Sunday, August 28, 2016

Weird USB disk slowdown with multiple readers

I have a bunch of files and hard drives scattered about (as I'm sure many of you do, too). I wanted to transfer all of them into one drive, so to start off I wrote a Python program to go through all files on a drive, calculate their SHA-256 and write that to a file. Here is the core of the code that does the evaluation in parallel.

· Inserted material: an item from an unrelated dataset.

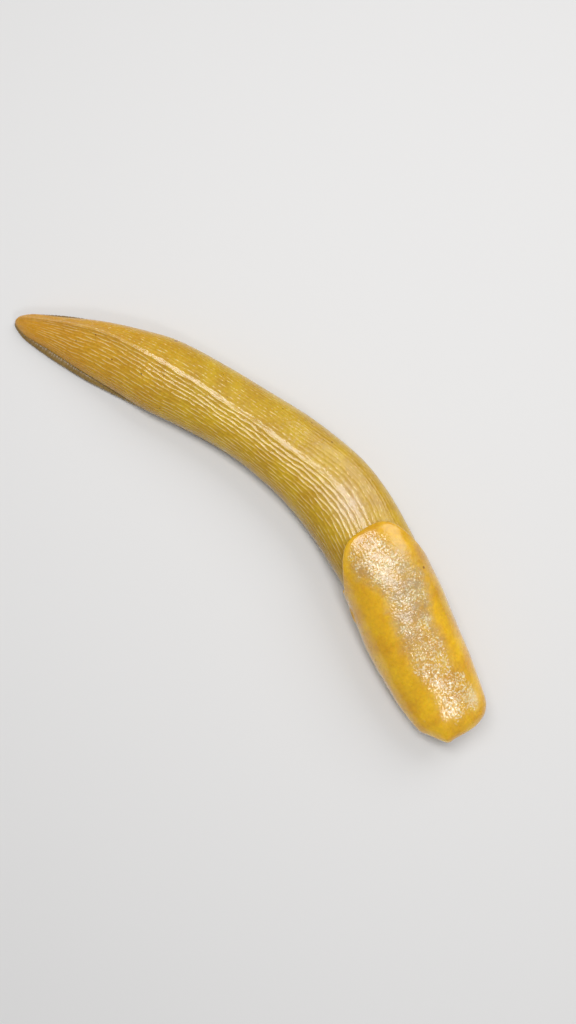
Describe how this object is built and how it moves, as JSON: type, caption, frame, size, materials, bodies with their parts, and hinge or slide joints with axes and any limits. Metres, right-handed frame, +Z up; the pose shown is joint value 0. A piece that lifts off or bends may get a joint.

def scan(scanroot, ofilename):
    ofile = open(ofilename, 'w')
    with ProcessPoolExecutor() as pe:
        futures = []
        for root, dirs, files in os.walk(scanroot):
            for f in files:
                fname = os.path.join(root, f)
                futures.append(pe.submit(scan_file, fname))
        for f in futures:
            try:
                ofile.write(f.result())
            except Exception as e:
                print('ERROR:', str(e))

    ofile.close()


Very simple and works fine. But when I did this on a USB 3 disk on Linux (Ubuntu Wily) something weird happened. If you do the evaluation with just one process, the disk transfers data at a rate of 70 MB/s, which is a fraction slower the speed of an internal hard disk. When running 8 simultaneous jobs, the total transfer rate is 4 MB/s which is almost 20 times slower.

I have no idea what could be causing this but it seems to be specific to USB, internal hard drives handle multiple readers effortlessly.

1 comment:

  1. This is indeed due to the fact that most USB hardware controllers are not built for multi process read/writes but use a polling method which causes large delays when there is contention on the bus to a device (or devices). This shows up a lot in embedded hardware where someone tries to use a rasp pi with a disk and network and then finds that because both are on the same USB bus... The speed is 4MB vs 70.